▶ _Task details_:
Copy every line, leaving nothing out and adding nothing.

▶ _Available data_:

* begin *

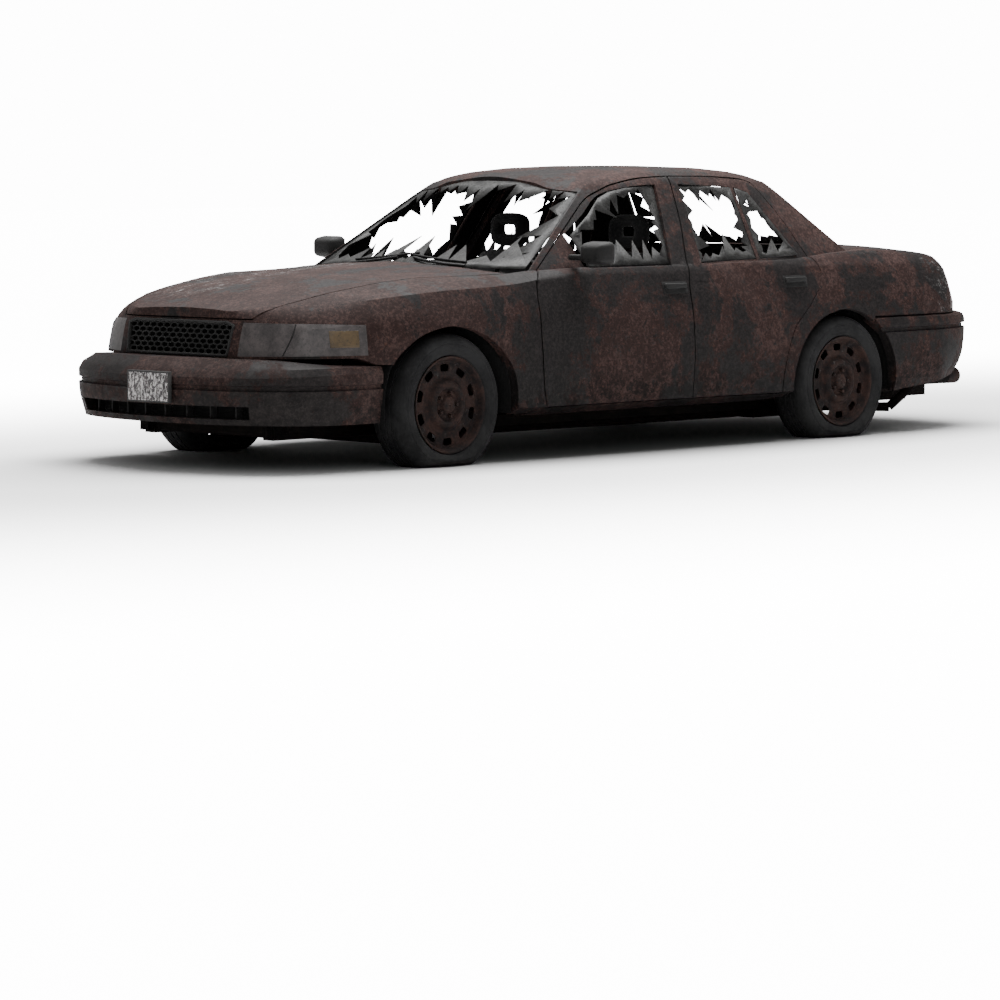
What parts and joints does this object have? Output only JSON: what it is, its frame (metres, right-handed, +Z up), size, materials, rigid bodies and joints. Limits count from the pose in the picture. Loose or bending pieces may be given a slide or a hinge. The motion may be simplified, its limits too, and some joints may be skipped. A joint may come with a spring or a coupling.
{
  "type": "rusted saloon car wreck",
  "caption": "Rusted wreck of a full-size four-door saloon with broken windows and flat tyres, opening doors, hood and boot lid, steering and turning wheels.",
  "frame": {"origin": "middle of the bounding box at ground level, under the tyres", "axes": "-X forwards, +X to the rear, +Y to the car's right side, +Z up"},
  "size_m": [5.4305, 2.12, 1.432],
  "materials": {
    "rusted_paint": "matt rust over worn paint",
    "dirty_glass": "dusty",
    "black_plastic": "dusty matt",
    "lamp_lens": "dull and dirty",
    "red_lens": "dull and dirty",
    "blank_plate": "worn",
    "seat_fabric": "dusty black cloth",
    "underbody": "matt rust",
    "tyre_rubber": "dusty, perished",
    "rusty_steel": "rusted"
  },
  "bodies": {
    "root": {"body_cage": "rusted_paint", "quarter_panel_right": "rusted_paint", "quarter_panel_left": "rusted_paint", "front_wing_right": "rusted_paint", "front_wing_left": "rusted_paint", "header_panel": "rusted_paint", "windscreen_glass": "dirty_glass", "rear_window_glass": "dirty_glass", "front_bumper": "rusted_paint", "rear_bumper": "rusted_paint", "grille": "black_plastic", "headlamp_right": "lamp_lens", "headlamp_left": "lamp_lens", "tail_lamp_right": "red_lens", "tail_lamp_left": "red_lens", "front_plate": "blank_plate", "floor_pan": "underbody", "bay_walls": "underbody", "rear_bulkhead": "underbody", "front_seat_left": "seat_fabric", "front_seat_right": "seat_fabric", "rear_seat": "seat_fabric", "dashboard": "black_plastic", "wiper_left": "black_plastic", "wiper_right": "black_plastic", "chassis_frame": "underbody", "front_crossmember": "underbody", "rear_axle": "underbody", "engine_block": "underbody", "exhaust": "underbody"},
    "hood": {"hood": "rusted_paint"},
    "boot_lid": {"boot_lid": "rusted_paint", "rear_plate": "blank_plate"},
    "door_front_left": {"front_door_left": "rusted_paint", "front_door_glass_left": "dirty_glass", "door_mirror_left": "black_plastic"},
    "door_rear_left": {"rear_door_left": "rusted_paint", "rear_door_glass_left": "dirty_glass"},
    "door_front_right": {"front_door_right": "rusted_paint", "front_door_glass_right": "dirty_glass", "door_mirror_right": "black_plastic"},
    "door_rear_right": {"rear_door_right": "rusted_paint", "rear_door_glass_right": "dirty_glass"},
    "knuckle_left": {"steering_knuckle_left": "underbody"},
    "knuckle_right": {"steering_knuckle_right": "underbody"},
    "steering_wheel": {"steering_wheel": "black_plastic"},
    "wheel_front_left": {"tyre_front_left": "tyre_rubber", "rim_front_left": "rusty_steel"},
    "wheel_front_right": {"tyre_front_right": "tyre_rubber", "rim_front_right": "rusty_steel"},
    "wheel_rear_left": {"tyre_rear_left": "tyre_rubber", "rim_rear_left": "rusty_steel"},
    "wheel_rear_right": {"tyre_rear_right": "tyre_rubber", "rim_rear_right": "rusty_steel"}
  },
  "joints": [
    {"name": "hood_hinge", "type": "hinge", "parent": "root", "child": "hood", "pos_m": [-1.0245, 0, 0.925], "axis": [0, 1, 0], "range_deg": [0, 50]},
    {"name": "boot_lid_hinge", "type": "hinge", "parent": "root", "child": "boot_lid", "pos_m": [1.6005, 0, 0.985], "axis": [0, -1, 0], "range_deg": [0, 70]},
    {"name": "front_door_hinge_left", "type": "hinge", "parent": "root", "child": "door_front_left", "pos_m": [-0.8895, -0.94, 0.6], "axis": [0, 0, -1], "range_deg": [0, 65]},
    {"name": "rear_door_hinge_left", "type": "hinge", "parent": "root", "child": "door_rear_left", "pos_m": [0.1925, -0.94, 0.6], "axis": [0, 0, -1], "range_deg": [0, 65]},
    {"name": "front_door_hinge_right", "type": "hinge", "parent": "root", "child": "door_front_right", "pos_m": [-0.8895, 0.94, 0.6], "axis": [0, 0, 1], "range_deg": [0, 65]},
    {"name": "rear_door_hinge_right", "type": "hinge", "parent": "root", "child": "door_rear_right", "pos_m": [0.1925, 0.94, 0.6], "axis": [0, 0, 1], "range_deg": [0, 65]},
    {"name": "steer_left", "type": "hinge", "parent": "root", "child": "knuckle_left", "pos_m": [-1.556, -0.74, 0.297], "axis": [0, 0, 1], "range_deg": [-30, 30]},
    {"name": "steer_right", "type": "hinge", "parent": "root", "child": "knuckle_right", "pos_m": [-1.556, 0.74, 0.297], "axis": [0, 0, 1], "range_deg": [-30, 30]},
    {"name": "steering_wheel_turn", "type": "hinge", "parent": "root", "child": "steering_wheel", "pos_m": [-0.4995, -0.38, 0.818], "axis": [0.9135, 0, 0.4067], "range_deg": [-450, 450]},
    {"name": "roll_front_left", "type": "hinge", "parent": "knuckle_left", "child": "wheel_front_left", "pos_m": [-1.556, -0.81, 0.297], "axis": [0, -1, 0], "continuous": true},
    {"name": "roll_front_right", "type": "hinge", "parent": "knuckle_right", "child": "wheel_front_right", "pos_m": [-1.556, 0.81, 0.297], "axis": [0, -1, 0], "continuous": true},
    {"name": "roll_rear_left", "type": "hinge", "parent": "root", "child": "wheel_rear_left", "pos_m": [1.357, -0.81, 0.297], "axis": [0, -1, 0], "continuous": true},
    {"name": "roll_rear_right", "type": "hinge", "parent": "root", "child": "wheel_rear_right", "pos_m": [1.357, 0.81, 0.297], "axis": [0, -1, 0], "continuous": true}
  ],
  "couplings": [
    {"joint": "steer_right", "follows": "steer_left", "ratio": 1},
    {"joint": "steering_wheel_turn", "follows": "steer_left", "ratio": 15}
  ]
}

* end *

▶ _Expected answer_:
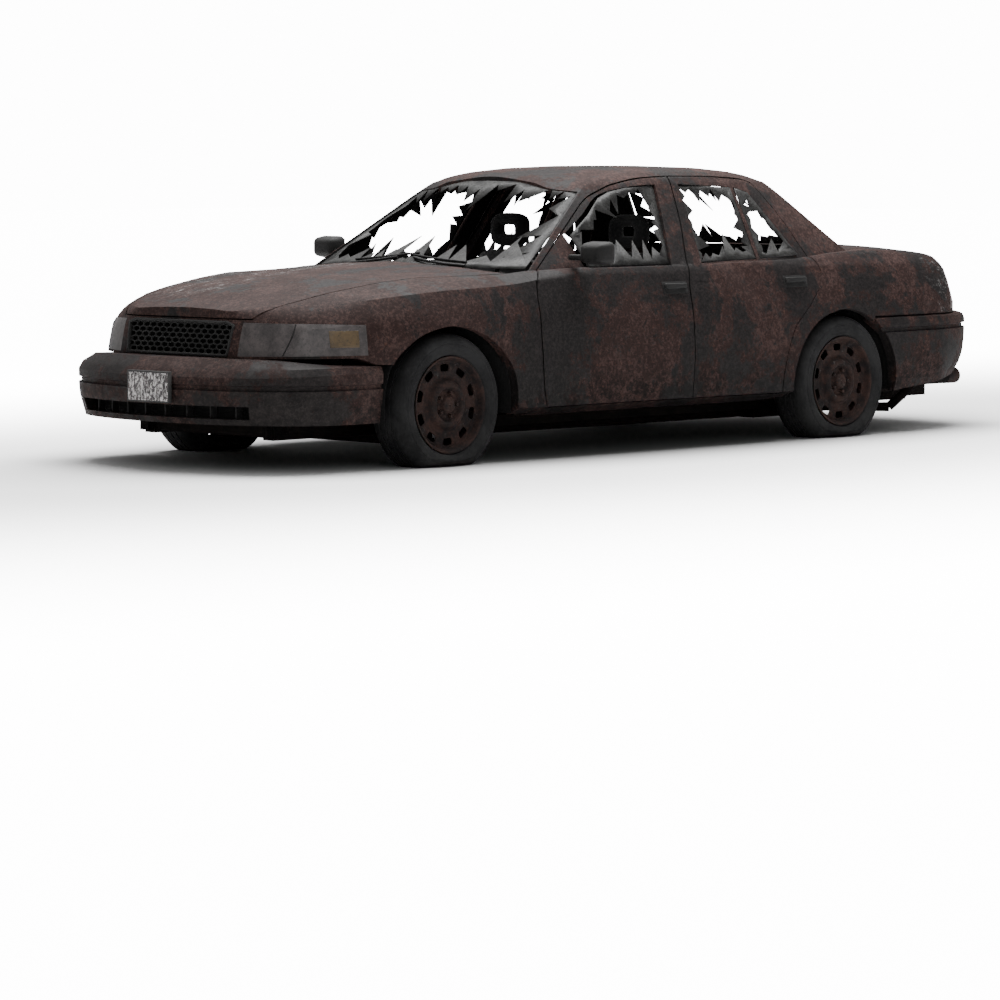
What parts and joints does this object have? Output only JSON: what it is, its frame (metres, right-handed, +Z up), size, materials, rigid bodies and joints. Limits count from the pose in the picture. Loose or bending pieces may be given a slide or a hinge. The motion may be simplified, its limits too, and some joints may be skipped. A joint may come with a spring or a coupling.
{
  "type": "rusted saloon car wreck",
  "caption": "Rusted wreck of a full-size four-door saloon with broken windows and flat tyres, opening doors, hood and boot lid, steering and turning wheels.",
  "frame": {"origin": "middle of the bounding box at ground level, under the tyres", "axes": "-X forwards, +X to the rear, +Y to the car's right side, +Z up"},
  "size_m": [5.4305, 2.12, 1.432],
  "materials": {
    "rusted_paint": "matt rust over worn paint",
    "dirty_glass": "dusty",
    "black_plastic": "dusty matt",
    "lamp_lens": "dull and dirty",
    "red_lens": "dull and dirty",
    "blank_plate": "worn",
    "seat_fabric": "dusty black cloth",
    "underbody": "matt rust",
    "tyre_rubber": "dusty, perished",
    "rusty_steel": "rusted"
  },
  "bodies": {
    "root": {"body_cage": "rusted_paint", "quarter_panel_right": "rusted_paint", "quarter_panel_left": "rusted_paint", "front_wing_right": "rusted_paint", "front_wing_left": "rusted_paint", "header_panel": "rusted_paint", "windscreen_glass": "dirty_glass", "rear_window_glass": "dirty_glass", "front_bumper": "rusted_paint", "rear_bumper": "rusted_paint", "grille": "black_plastic", "headlamp_right": "lamp_lens", "headlamp_left": "lamp_lens", "tail_lamp_right": "red_lens", "tail_lamp_left": "red_lens", "front_plate": "blank_plate", "floor_pan": "underbody", "bay_walls": "underbody", "rear_bulkhead": "underbody", "front_seat_left": "seat_fabric", "front_seat_right": "seat_fabric", "rear_seat": "seat_fabric", "dashboard": "black_plastic", "wiper_left": "black_plastic", "wiper_right": "black_plastic", "chassis_frame": "underbody", "front_crossmember": "underbody", "rear_axle": "underbody", "engine_block": "underbody", "exhaust": "underbody"},
    "hood": {"hood": "rusted_paint"},
    "boot_lid": {"boot_lid": "rusted_paint", "rear_plate": "blank_plate"},
    "door_front_left": {"front_door_left": "rusted_paint", "front_door_glass_left": "dirty_glass", "door_mirror_left": "black_plastic"},
    "door_rear_left": {"rear_door_left": "rusted_paint", "rear_door_glass_left": "dirty_glass"},
    "door_front_right": {"front_door_right": "rusted_paint", "front_door_glass_right": "dirty_glass", "door_mirror_right": "black_plastic"},
    "door_rear_right": {"rear_door_right": "rusted_paint", "rear_door_glass_right": "dirty_glass"},
    "knuckle_left": {"steering_knuckle_left": "underbody"},
    "knuckle_right": {"steering_knuckle_right": "underbody"},
    "steering_wheel": {"steering_wheel": "black_plastic"},
    "wheel_front_left": {"tyre_front_left": "tyre_rubber", "rim_front_left": "rusty_steel"},
    "wheel_front_right": {"tyre_front_right": "tyre_rubber", "rim_front_right": "rusty_steel"},
    "wheel_rear_left": {"tyre_rear_left": "tyre_rubber", "rim_rear_left": "rusty_steel"},
    "wheel_rear_right": {"tyre_rear_right": "tyre_rubber", "rim_rear_right": "rusty_steel"}
  },
  "joints": [
    {"name": "hood_hinge", "type": "hinge", "parent": "root", "child": "hood", "pos_m": [-1.0245, 0, 0.925], "axis": [0, 1, 0], "range_deg": [0, 50]},
    {"name": "boot_lid_hinge", "type": "hinge", "parent": "root", "child": "boot_lid", "pos_m": [1.6005, 0, 0.985], "axis": [0, -1, 0], "range_deg": [0, 70]},
    {"name": "front_door_hinge_left", "type": "hinge", "parent": "root", "child": "door_front_left", "pos_m": [-0.8895, -0.94, 0.6], "axis": [0, 0, -1], "range_deg": [0, 65]},
    {"name": "rear_door_hinge_left", "type": "hinge", "parent": "root", "child": "door_rear_left", "pos_m": [0.1925, -0.94, 0.6], "axis": [0, 0, -1], "range_deg": [0, 65]},
    {"name": "front_door_hinge_right", "type": "hinge", "parent": "root", "child": "door_front_right", "pos_m": [-0.8895, 0.94, 0.6], "axis": [0, 0, 1], "range_deg": [0, 65]},
    {"name": "rear_door_hinge_right", "type": "hinge", "parent": "root", "child": "door_rear_right", "pos_m": [0.1925, 0.94, 0.6], "axis": [0, 0, 1], "range_deg": [0, 65]},
    {"name": "steer_left", "type": "hinge", "parent": "root", "child": "knuckle_left", "pos_m": [-1.556, -0.74, 0.297], "axis": [0, 0, 1], "range_deg": [-30, 30]},
    {"name": "steer_right", "type": "hinge", "parent": "root", "child": "knuckle_right", "pos_m": [-1.556, 0.74, 0.297], "axis": [0, 0, 1], "range_deg": [-30, 30]},
    {"name": "steering_wheel_turn", "type": "hinge", "parent": "root", "child": "steering_wheel", "pos_m": [-0.4995, -0.38, 0.818], "axis": [0.9135, 0, 0.4067], "range_deg": [-450, 450]},
    {"name": "roll_front_left", "type": "hinge", "parent": "knuckle_left", "child": "wheel_front_left", "pos_m": [-1.556, -0.81, 0.297], "axis": [0, -1, 0], "continuous": true},
    {"name": "roll_front_right", "type": "hinge", "parent": "knuckle_right", "child": "wheel_front_right", "pos_m": [-1.556, 0.81, 0.297], "axis": [0, -1, 0], "continuous": true},
    {"name": "roll_rear_left", "type": "hinge", "parent": "root", "child": "wheel_rear_left", "pos_m": [1.357, -0.81, 0.297], "axis": [0, -1, 0], "continuous": true},
    {"name": "roll_rear_right", "type": "hinge", "parent": "root", "child": "wheel_rear_right", "pos_m": [1.357, 0.81, 0.297], "axis": [0, -1, 0], "continuous": true}
  ],
  "couplings": [
    {"joint": "steer_right", "follows": "steer_left", "ratio": 1},
    {"joint": "steering_wheel_turn", "follows": "steer_left", "ratio": 15}
  ]
}